* Start Material provided *
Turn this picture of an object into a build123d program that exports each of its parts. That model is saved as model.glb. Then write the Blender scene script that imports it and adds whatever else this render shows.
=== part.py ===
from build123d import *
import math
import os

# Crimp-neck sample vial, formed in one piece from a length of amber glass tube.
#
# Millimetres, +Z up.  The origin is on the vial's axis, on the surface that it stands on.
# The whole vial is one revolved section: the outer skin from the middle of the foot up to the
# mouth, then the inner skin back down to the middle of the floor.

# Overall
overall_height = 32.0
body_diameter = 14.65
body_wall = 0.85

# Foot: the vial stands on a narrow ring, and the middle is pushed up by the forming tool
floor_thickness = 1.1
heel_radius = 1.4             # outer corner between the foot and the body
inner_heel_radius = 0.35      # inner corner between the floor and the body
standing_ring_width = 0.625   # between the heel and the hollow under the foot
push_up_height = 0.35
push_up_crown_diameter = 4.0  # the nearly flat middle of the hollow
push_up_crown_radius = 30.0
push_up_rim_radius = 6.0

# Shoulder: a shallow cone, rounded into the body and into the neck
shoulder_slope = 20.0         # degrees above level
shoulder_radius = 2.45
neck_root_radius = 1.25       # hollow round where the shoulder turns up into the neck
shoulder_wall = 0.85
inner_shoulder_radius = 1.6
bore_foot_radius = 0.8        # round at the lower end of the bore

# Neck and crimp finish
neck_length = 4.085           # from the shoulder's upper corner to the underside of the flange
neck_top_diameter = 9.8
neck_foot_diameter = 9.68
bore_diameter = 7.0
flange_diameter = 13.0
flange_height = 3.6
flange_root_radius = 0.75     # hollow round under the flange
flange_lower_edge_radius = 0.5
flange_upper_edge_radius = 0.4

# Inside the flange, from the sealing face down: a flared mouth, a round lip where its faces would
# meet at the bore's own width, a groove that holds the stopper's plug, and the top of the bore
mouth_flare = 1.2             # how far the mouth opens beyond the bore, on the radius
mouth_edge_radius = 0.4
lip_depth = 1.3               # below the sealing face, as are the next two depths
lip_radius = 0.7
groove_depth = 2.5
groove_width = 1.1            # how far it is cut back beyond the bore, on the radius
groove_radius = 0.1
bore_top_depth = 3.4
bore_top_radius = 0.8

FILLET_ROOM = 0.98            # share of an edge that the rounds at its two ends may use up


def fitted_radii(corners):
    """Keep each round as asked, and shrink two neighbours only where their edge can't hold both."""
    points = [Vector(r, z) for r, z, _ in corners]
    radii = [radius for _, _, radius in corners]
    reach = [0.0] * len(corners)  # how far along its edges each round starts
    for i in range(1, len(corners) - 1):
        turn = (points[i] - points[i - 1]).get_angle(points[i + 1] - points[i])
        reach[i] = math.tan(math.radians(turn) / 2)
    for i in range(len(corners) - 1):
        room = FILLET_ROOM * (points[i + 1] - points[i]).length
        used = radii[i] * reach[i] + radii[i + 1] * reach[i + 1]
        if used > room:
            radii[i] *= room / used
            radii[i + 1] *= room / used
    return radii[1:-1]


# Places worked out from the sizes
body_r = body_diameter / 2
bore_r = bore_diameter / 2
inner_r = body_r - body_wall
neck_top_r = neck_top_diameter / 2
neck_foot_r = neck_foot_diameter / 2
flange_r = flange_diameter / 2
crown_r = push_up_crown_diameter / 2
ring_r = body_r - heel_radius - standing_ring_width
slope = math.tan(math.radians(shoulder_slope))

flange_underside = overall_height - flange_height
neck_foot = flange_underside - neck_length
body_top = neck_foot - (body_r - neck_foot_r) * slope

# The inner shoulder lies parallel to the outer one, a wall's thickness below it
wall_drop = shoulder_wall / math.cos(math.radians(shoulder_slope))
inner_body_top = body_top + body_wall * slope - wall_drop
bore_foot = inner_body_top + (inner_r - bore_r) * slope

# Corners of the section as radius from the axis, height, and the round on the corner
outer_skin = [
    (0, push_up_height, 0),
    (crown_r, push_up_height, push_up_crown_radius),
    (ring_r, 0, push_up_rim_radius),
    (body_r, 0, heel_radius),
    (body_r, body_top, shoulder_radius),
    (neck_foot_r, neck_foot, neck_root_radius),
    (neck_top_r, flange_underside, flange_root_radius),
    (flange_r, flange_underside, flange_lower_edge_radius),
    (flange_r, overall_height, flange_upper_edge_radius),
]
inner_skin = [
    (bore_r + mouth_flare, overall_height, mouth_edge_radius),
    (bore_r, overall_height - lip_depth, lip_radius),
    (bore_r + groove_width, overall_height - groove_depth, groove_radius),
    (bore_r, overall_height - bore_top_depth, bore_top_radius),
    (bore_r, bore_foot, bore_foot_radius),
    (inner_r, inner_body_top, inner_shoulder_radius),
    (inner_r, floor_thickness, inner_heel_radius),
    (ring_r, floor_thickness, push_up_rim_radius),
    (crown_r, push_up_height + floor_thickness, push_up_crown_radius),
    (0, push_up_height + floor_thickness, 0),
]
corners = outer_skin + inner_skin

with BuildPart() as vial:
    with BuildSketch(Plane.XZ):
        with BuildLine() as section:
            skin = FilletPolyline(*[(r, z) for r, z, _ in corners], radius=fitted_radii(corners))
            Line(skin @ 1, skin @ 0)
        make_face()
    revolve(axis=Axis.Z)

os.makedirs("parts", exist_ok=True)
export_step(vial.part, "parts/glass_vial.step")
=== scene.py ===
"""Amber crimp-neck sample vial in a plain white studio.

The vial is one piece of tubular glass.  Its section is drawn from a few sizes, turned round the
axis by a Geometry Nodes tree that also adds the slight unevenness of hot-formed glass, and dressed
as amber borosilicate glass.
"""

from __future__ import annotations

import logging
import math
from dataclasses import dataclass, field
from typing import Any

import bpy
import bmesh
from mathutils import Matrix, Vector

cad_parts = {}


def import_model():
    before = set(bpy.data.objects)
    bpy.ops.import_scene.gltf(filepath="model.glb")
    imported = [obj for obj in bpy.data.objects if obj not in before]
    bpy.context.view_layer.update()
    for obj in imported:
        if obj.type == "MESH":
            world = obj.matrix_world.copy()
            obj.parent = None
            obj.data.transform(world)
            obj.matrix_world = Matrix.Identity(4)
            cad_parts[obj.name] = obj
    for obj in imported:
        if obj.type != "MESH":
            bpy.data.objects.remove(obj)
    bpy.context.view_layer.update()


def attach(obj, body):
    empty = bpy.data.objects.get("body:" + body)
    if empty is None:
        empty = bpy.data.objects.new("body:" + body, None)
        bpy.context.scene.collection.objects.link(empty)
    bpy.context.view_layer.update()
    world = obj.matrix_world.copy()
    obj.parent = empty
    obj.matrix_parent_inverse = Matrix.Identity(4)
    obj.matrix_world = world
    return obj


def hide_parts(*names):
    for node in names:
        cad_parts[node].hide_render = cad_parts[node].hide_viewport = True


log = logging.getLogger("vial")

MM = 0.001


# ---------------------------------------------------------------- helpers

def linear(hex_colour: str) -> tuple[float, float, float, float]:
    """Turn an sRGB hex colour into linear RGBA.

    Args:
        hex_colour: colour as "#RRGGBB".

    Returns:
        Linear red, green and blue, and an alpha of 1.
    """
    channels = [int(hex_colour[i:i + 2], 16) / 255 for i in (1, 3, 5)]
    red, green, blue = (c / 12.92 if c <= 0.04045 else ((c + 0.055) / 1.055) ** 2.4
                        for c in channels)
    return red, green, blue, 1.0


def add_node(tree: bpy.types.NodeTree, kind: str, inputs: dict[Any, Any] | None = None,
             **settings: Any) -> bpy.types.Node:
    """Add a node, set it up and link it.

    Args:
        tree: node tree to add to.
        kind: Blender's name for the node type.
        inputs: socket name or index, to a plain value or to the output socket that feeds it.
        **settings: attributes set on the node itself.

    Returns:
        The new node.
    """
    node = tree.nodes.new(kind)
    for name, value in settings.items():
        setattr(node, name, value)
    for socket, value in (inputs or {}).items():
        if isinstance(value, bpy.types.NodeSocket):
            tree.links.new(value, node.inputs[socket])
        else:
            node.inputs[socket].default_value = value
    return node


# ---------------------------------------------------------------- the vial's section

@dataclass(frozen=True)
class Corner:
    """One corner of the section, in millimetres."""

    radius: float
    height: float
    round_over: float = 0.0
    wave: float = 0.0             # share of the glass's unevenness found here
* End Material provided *
# Task
The first line to be transcribed is the one containing "with BuildPart() as", and the last is the one containing "obj.matrix_world = world". Transcribe exactly those lines and nothing else.

# Output of the task
with BuildPart() as vial:
    with BuildSketch(Plane.XZ):
        with BuildLine() as section:
            skin = FilletPolyline(*[(r, z) for r, z, _ in corners], radius=fitted_radii(corners))
            Line(skin @ 1, skin @ 0)
        make_face()
    revolve(axis=Axis.Z)

os.makedirs("parts", exist_ok=True)
export_step(vial.part, "parts/glass_vial.step")
=== scene.py ===
"""Amber crimp-neck sample vial in a plain white studio.

The vial is one piece of tubular glass.  Its section is drawn from a few sizes, turned round the
axis by a Geometry Nodes tree that also adds the slight unevenness of hot-formed glass, and dressed
as amber borosilicate glass.
"""

from __future__ import annotations

import logging
import math
from dataclasses import dataclass, field
from typing import Any

import bpy
import bmesh
from mathutils import Matrix, Vector

cad_parts = {}


def import_model():
    before = set(bpy.data.objects)
    bpy.ops.import_scene.gltf(filepath="model.glb")
    imported = [obj for obj in bpy.data.objects if obj not in before]
    bpy.context.view_layer.update()
    for obj in imported:
        if obj.type == "MESH":
            world = obj.matrix_world.copy()
            obj.parent = None
            obj.data.transform(world)
            obj.matrix_world = Matrix.Identity(4)
            cad_parts[obj.name] = obj
    for obj in imported:
        if obj.type != "MESH":
            bpy.data.objects.remove(obj)
    bpy.context.view_layer.update()


def attach(obj, body):
    empty = bpy.data.objects.get("body:" + body)
    if empty is None:
        empty = bpy.data.objects.new("body:" + body, None)
        bpy.context.scene.collection.objects.link(empty)
    bpy.context.view_layer.update()
    world = obj.matrix_world.copy()
    obj.parent = empty
    obj.matrix_parent_inverse = Matrix.Identity(4)
    obj.matrix_world = world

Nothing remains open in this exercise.